In an interview with The Daily Mirror to promote the album, Manson said:
    
"Everything is acting. The new record is very centered around movies. I say on it, 'I want to kill you like they do in the movies'. Am I directing, acting or watching? Who cares. The point is that life for me is not going to be the way it is for" everyone else. I have a fog machine and movie lights in my bedroom."

The same year in an interview for the Suicide Girls, Manson said:

"You think the record's honest, I think the record could just as easily be looked at as a lie... because it's so focused where my head was on cinema. It's partly the fact that I almost gave up music and tried to focus all my energy on making a film. I tend to surround myself with, my friends are either actors or directors, or people involved in that, and it becomes a question, am I acting on the record? Am I directing? And if I'm acting, it's so method acting you can't even understand which person is real -- the character or the actor? It really becomes confusing. I don't even try and question it."

Consider also his companion piece to The Golden Age of Grotesque, the short film Doppelherz, wherein Manson makes a poignant metaphor about the parallel between his life and cinema.
 
"As you are listening, I want you to know that you are nothing but a screen that I project my images of suffering, sorrow, pain, sex and the brief glimmer of happiness I find in the misery of those who are sitting in the theater of which this screen exists."

Further references to celluloid may be found in the opening lyrics of Into the Fire...

"This is the film
 Close to the third act"

The opener during the 2009 High End of Low tour was the alternate take of "Four Rusted Horses" that was appropriately named "Four Rusted Horses (Opening Titles Version)".

In the infamous Spin interview from June 2009, Manson remarks:

"But that damage is part of it, and the song 'I Want to Kill You Like They Do in The Movies' is about my fantasies. I have fantasies every day about smashing her skull in with a sledgehammer."

What is Manson talking about when he says "like they do in the movies"? In the 2007 film The Life Before Her Eyes, Diana (Evan Rachel Wood) becomes the unfortunate casualty of a school shooting.


Screenshots of a dead Evan Rachel Wood in the 2007 film The Life Before Her Eyes

In the June 2009 interview with RockOne, Manson talks about the video for the song:

"Concerning the video for 'I Want To Kill You...', I filmed it with a British actress and I also directed something brutal, and which will probably never be released for legal reasons with my ex girlfriend Evan Rachel Wood. For the time being I'm still sure of nothing. It's a violent portrait I made in only one shot. The spectator will have to decide by himself, after seeing it, of the way he's feeling the thing. I watched it and it's very disturbing as it represents an 'emotional insight' of our relationship. My house became a sort of perpetual shooting and I'm very happy of all I've been able to capture."

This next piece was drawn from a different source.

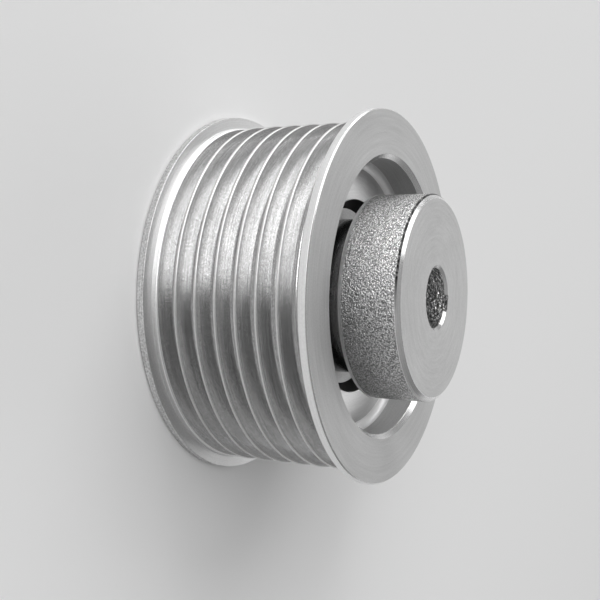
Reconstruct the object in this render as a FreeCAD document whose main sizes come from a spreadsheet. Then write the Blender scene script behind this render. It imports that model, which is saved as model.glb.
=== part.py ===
import FreeCAD, Part
import Sketcher
import math
import os

# V-ribbed belt pulley, in millimetres.
# The pulley stands on the rear face of its rim. The shaft axis is Z, and the hub stands up in front.
# The origin lies on the axis, in the plane of the rear rim face.

SIZES = {
    # Ribs: seven grooves for an automotive belt with a 3.56 mm rib pitch
    "crest_dia": 59.2,         # over the rib crests
    "groove_count": 7,
    "rib_pitch": 3.56,
    "groove_angle": 40.0,
    "crest_width": 0.45,       # width of a rib at its crest, before its edges are rounded
    "crest_round": 0.25,
    "root_round": 0.5,
    # Side flanges, from the rim face inwards: land, steep side down to the crests, and a round shoulder
    "flange_height": 1.9,      # above the rib crests
    "flange_land": 1.35,
    "flange_slope": 0.2,
    "flange_shoulder": 0.74,
    "shoulder_round": 0.4,
    "flange_chamfer": 0.2,
    # Recesses and web
    "rim_wall": 6.35,          # from the rib crests to the recess
    "recess_depth": 6.4,
    "web_thickness": 9.0,
    "recess_fillet": 1.25,
    "recess_chamfer": 0.75,
    "dish_gap": 1.9,           # flat ring of the dish floor around the neck
    "dish_flare": 1.5,         # radial width of the dish's cone
    "dish_depth": 2.2,
    # Hub: collar, neck, and the spigot that is pressed into the web
    "neck_dia": 26.4,
    "neck_fillet": 0.8,
    "collar_overhang": 4.0,    # collar beyond the neck
    "collar_length": 10.3,
    "hub_stand_out": 8.3,      # hub face in front of the rim face
    "collar_chamfer": 0.7,
    "collar_rear_round": 0.35,
    "spigot_shoulder": 2.2,    # ring of the neck that rests on the dish floor
    "spigot_chamfer": 0.6,
    # Shaft bore, with a shallow keyway
    "bore_dia": 10.0,
    "bore_chamfer": 0.45,
    "key_width": 2.8,
    "key_depth": 0.55,         # from the bore wall to the keyway floor, on the centre line
}

# Widths, diameters and heights that follow from the driving sizes
FOLLOWING = {
    "slope_foot": "=flange_land + flange_slope",
    "rim_width": "=groove_count * rib_pitch + 2 * (slope_foot + flange_shoulder)",
    "rib_field": "=(groove_count - 1) * rib_pitch",
    "first_groove": "=(rim_width - rib_field) / 2",
    "groove_half_mouth": "=(rib_pitch - crest_width) / 2",
    "flange_dia": "=crest_dia + 2 * flange_height",
    "recess_dia": "=crest_dia - 2 * rim_wall",
    "web_front": "=rim_width - recess_depth",
    "web_rear": "=web_front - web_thickness",
    "dish_floor": "=web_front - dish_depth",
    "dish_floor_dia": "=neck_dia + 2 * dish_gap",
    "dish_mouth_dia": "=dish_floor_dia + 2 * dish_flare",
    "spigot_dia": "=neck_dia - 2 * spigot_shoulder",
    "collar_dia": "=neck_dia + 2 * collar_overhang",
    "hub_face": "=rim_width + hub_stand_out",
    "collar_rear": "=hub_face - collar_length",
    "key_reach": "=bore_dia / 2 + key_depth",
}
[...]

This is a particularly interesting insight into a brutal film Manson directed with Evan Rachel Wood that has never been released for legal reasons, and it possibly may be associated with the shot of Evan depicted in the "WOW" video where she appears like the Black Dahlia.

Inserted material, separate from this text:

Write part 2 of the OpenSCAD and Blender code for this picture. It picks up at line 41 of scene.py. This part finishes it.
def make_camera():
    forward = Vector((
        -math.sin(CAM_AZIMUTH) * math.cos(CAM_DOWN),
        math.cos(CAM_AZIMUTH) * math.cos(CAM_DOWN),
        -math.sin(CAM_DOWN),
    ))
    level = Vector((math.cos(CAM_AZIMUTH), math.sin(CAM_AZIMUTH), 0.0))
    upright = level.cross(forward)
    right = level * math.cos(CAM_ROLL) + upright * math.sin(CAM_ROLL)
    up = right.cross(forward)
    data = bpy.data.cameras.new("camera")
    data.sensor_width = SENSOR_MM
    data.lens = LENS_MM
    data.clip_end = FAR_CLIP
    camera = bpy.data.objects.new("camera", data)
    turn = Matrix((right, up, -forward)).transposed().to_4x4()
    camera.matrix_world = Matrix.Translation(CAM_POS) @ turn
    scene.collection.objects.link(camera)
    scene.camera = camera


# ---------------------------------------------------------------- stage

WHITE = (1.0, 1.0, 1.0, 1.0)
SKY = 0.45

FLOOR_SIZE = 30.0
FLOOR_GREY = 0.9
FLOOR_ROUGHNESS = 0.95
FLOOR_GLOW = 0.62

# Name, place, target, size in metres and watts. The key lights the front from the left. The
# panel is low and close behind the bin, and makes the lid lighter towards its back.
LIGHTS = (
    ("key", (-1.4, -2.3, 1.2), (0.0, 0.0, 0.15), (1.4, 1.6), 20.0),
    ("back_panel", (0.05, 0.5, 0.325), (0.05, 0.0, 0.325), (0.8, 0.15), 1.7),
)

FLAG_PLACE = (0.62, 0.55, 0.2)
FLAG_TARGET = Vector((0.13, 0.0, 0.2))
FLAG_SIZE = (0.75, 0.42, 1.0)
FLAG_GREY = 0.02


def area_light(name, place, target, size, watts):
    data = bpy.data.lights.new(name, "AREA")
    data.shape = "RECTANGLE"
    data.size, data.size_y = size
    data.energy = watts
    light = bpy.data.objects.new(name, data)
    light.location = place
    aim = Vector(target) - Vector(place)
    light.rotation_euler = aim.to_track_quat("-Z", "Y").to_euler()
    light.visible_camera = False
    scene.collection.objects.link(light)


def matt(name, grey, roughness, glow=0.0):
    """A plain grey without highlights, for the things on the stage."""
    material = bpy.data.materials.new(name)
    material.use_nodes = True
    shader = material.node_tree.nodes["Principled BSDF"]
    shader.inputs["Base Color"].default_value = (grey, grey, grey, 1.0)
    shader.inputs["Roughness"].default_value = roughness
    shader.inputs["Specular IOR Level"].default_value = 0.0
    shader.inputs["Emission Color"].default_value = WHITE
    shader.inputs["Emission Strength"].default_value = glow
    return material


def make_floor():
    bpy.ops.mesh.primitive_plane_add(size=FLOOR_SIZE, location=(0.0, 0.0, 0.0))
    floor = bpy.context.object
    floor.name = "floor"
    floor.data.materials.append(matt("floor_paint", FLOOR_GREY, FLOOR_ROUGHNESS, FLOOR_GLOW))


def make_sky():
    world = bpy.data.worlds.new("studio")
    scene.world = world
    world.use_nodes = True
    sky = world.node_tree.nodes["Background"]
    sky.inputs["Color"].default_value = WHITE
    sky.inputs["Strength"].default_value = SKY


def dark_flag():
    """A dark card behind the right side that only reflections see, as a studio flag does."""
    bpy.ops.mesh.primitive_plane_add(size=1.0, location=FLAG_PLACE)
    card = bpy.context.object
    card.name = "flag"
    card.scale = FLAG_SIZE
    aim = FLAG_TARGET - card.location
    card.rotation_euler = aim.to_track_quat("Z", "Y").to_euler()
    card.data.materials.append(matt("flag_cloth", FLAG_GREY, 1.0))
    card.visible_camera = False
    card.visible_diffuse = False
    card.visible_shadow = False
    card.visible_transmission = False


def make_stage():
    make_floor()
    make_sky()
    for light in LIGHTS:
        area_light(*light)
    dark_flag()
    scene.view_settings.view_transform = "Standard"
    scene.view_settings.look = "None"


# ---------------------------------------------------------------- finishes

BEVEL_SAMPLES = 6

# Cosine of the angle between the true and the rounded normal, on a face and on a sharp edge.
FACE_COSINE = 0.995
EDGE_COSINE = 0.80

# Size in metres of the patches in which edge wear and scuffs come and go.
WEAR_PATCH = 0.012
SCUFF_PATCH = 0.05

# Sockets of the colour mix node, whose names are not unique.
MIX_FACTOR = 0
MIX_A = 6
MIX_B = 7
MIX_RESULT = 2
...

Performance of "The Dope Show" on the 2007 - 2008 Rape of the World tour with Manson surrounded by filming equipment to show the cinematic aspect of the performance.

Concluding remarks:

Manson begins The High End of Low by singing, "And I'll love you, if you let me", but this becomes a foreign entity to Manson later, who finishes the album with "I'll teach you about loss”. Marilyn Manson and Evan Rachel Wood met at a time when Manson had come to a point where he no longer wanted to make music, but instead focus on a film career, and he approached Evan with the opportunity to star in his Phantasmagoria film. This was his primary focus at the time. What ended up happening was Manson making a film with Evan as the main character, but because they weren't together in a relationship anymore he made it through an album. Therefore not just the album but everything dealing with the promotion of the album as well as the tour for the album became a part of this movie. It is a movie about love and loss and revenge and transformation. This is how everything from this time should be interpreted. Those who interpret it literally or any other way won't understand what this movie is all about. Those who use this movie to destroy the character of Marilyn Manson, as if it depicts who he really is, are seriously misled.